Le budget pour 2016 prévoit ainsi 7,71 milliards d’euros dédiés à la recherche, soit une augmentation de 6 millions d’euros. Les moyens de fonctionnement des opérateurs s’établissent, à périmètre constant, à 5,82 milliards d’euros en 2016, soit une stabilisation par rapport à 2015. Cela permettra de maintenir l’emploi scientifique, d’assurer le remplacement de tous les départs à la retraite, selon le principe du « un pour un », et même de discuter, comme nous le faisons actuellement avec certains organismes dont le CNRS, d’un niveau de recrutement supérieur aux départs à la retraite.

Les moyens d’intervention de l’Agence nationale de la recherche sont également maintenus : à 555 millions d’euros, ils restent stables par rapport à 2015. J’ai indiqué en commission élargie que ce montant était à mes yeux un montant plancher, au-dessous duquel il y aurait lieu de s’interroger sur l’utilité d’une telle agence.

De leur côté, les crédits destinés à la couverture des engagements internationaux de la France progressent pour tenir compte de nos engagements.

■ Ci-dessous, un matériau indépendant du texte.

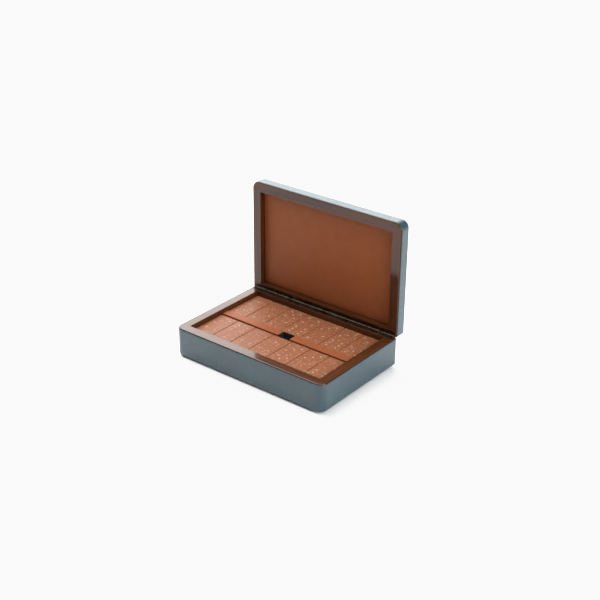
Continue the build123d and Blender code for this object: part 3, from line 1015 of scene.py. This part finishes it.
class DOMINO_OT_linings(PieceOperator, bpy.types.Operator):
    """Lay the lid's lining, the tray's cloth and the two divider strips"""

    bl_idname = "domino.linings"
    bl_label = "Linings and dividers"

    def execute(self, context):
        lining = self.sizes.lining
        terracotta = lining_finish("Terracotta lining", lining.tone, lining)
        strip = lining_finish("Terracotta divider", lining.divider_tone, lining)
        # the tray cloth's near-black colour carries the finger well's painted shade
        baize = nap_finish("Tray cloth", lining.well_tone, lining.fibre * 1.4, sheen=0.1)
        low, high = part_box("lid_lining_panel")
        shape = soft_block(low, high, lining.edge_round, crown=0.25 * MM, crown_axis=1, cuts=12)
        mesh = to_mesh(shape, "lid_lining")
        finished("lid_lining", mesh, [terracotta], "lid_lining_panel")
        finished("tray_cloth", tray_cloth(), [baize], "tray_lining")
        for side in ("left", "right"):
            low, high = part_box(f"divider_{side}")
            shape = soft_block(low, high, lining.edge_round, segments=4)
            name = f"divider_strip_{side}"
            mesh = true_faces(to_mesh(shape, name))
            finished(name, mesh, [strip], f"divider_{side}")
        return {"FINISHED"}


class DOMINO_OT_pad(PieceOperator, bpy.types.Operator):
    """Glue the felt pad under the box"""

    bl_idname = "domino.pad"
    bl_label = "Underside pad"

    def execute(self, context):
        lining = self.sizes.lining
        felt = nap_finish("Pad felt", lining.pad_tone, lining.fibre, bump=0.2 * MM)
        finished("underside_pad", pad_mesh(), [felt], "base_underside_pad")
        return {"FINISHED"}


class DOMINO_OT_hinge(PieceOperator, bpy.types.Operator):
    """Finish the piano hinge in dark bronze and set its slotted screws"""

    bl_idname = "domino.hinge"
    bl_label = "Piano hinge"

    def execute(self, context):
        hinge = self.sizes.hinge
        bronze = bronze_finish("Dark bronze", hinge)
        for node in ("hinge_leaf_base", "hinge_leaf_lid", "hinge_pin"):
            dress(node, bronze)
        metal = bronze_finish("Screw bronze", hinge, gleam=0.5)
        tree = make_screw_row()
        for half in ("base", "lid"):
            mesh, node = screw_row(half, hinge, tree, metal), f"hinge_screws_{half}"
            finished(f"screws_{half}", mesh, [metal], node)
        return {"FINISHED"}


class DOMINO_OT_dominoes(PieceOperator, bpy.types.Operator):
    """Make the 28 dominoes, with drilled and painted pips"""

    bl_idname = "domino.dominoes"
    bl_label = "Dominoes"

    def execute(self, context):
        domino = self.sizes.domino
        finishes = domino_finish(domino), pip_finish(domino)
        drill = make_pip_drill()
        for node, far, near in domino_values():
            mesh = domino_mesh(node, far, near, domino, drill, finishes)
            finished(node.replace("tile", "domino"), mesh, [], node)
        return {"FINISHED"}


def lay_floor(scene, stage):
    shape = bmesh.new()
    bmesh.ops.create_grid(shape, x_segments=2, y_segments=2, size=stage.floor_reach)
    floor = bpy.data.objects.new("floor", to_mesh(shape, "floor", smooth=False))
    floor.data.materials.append(floor_finish(stage))
    scene.collection.objects.link(floor)


def set_room(scene, stage):
    """The even light all round, and the bright room that the camera sees beyond the floor."""
    world = bpy.data.worlds.new("Studio")
    scene.world = world
    world.use_nodes = True
    tree = world.node_tree
    sky = tree.nodes["Background"]
    sky.inputs["Color"].default_value = (1.0, 1.0, 1.0, 1.0)
    seen = put(tree, "ShaderNodeLightPath").outputs["Is Camera Ray"]
    strength = spread(tree, seen, 0.0, 1.0, stage.sky, stage.backdrop)
    wire(sky, Strength=strength)


def set_lights(scene, stage):
    """Four softboxes, all turned to the box."""
    target = Vector((0.0, 0.0, 0.05))
    for name, place, size, power in (
        ("Window softbox", (-1.15, 1.45, 1.15), 1.6, stage.window),
        ("Key softbox", (-0.95, 0.15, 1.55), 1.6, stage.key),
        ("Overhead softbox", (-0.1, 0.1, 2.0), 1.2, stage.overhead),
        ("Side softbox", (1.7, -0.2, 0.8), 1.0, stage.side),
    ):
        light = bpy.data.lights.new(name, "AREA")
        light.shape, light.size, light.energy = "SQUARE", size, power
        lamp = bpy.data.objects.new(name, light)
        scene.collection.objects.link(lamp)
        lamp.location = place
        lamp.rotation_mode = "QUATERNION"
        lamp.rotation_quaternion = (target - Vector(place)).to_track_quat("-Z", "Y")


def set_camera(scene, stage):
    camera = bpy.data.cameras.new("Camera")
    camera.sensor_width = 36.0
    camera.lens = stage.lens
    camera.clip_start, camera.clip_end = 0.05, 50.0
    eye = bpy.data.objects.new("Camera", camera)
    scene.collection.objects.link(eye)
    eye.rotation_mode = "QUATERNION"
    eye.location = CAMERA_PLACE
    level = Vector(CAMERA_LOOK).to_track_quat("-Z", "Y")
    roll = Matrix.Rotation(math.radians(CAMERA_ROLL), 3, "Z")
    eye.rotation_quaternion = level @ roll.to_quaternion()
    scene.camera = eye


def set_film(scene):
    """Keeps colours as they are and lets whites run out softly just short of pure white."""
    scene.view_settings.view_transform = "Standard"
    scene.view_settings.look = "None"
    scene.view_settings.use_curve_mapping = True
    film = scene.view_settings.curve_mapping
    film.white_level = (2.5, 2.5, 2.5)
    film.extend = "HORIZONTAL"
    curve = film.curves[3]
    curve.points[0].location = (0.0, 0.0)
    curve.points[1].location = (1.0, 0.952)
    for x, y in ((0.14, 0.35), (0.28, 0.70), (0.34, 0.835), (0.42, 0.925), (0.52, 0.95)):
        curve.points.new(x, y)
    for i, point in enumerate(curve.points):
        point.handle_type = "VECTOR" if i < 3 else "AUTO_CLAMPED"
    film.update()


class DOMINO_OT_stage(PieceOperator, bpy.types.Operator):
    """Set the floor, the soft studio light and the camera"""

    bl_idname = "domino.stage"
    bl_label = "Stage"

    def execute(self, context):
        stage = self.sizes.stage
        scene = context.scene
        lay_floor(scene, stage)
        set_room(scene, stage)
        set_lights(scene, stage)
        set_camera(scene, stage)
        set_film(scene)
        return {"FINISHED"}


PIECE_OPERATORS = (
    DOMINO_OT_rails,
    DOMINO_OT_boards,
    DOMINO_OT_leather,
    DOMINO_OT_linings,
    DOMINO_OT_pad,
    DOMINO_OT_hinge,
    DOMINO_OT_dominoes,
    DOMINO_OT_stage,
)


class DOMINO_PT_box(bpy.types.Panel):
    """The box's pieces and their sizes and colours"""

    bl_label = "Domino storage box"
    bl_idname = "DOMINO_PT_box"
    bl_space_type = "VIEW_3D"
    bl_region_type = "UI"
    bl_category = "Domino box"

    def draw(self, context):
        layout = self.layout
        for operator in PIECE_OPERATORS:
            layout.operator(operator.bl_idname)
        for name in ("leather", "wood", "lining", "domino", "hinge", "stage"):
            settings = getattr(context.scene.domino_box, name)
            box = layout.box()
            box.label(text=name.capitalize())
            for key in settings.__annotations__:
                box.prop(settings, key)


SETTINGS = (
    LeatherSettings, WoodSettings, LiningSettings, DominoSettings, HingeSettings, StageSettings,
    BoxSettings,
)
CLASSES = (*SETTINGS, *PIECE_OPERATORS, DOMINO_PT_box)


def register():
    for cls in CLASSES:
        bpy.utils.register_class(cls)
    bpy.types.Scene.domino_box = PointerProperty(type=BoxSettings)


def unregister():
    del bpy.types.Scene.domino_box
    for cls in reversed(CLASSES):
        bpy.utils.unregister_class(cls)


def main():
    register()
    bpy.ops.domino.rails()
    bpy.ops.domino.boards()
    bpy.ops.domino.leather()
    bpy.ops.domino.linings()
    bpy.ops.domino.pad()
    bpy.ops.domino.hinge()
    bpy.ops.domino.dominoes()
    bpy.ops.domino.stage()


if __name__ == "__main__":
    main()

En dernier lieu, il conviendra d’analyser les différents dispositifs d’innovation mis en place ces dernières années pour vérifier non seulement qu’ils produisent bien leurs fruits en matière de renforcement de notre tissu industriel, mais aussi et surtout que les soutiens apportés sont intéressants pour la recherche publique : celle-ci doit bénéficier d’un juste retour financier de la richesse qu’elle permet au pays de créer. Nous engagerons à ce sujet un travail systématique d’inventaire dans les prochaines semaines.

Telles sont, mesdames et messieurs les députés, les principales caractéristiques de ce budget de l’enseignement supérieur et de la recherche. Je me réjouis qu’il ait été augmenté de 100 millions d’euros, sur l’initiative du Premier ministre, par le biais d’un amendement gouvernemental qui vous sera présenté tout à l’heure, de manière à ce que l’on n’opère pas cette année le prélèvement sur fonds de roulement qui avait fait l’objet de quelques débats ici même.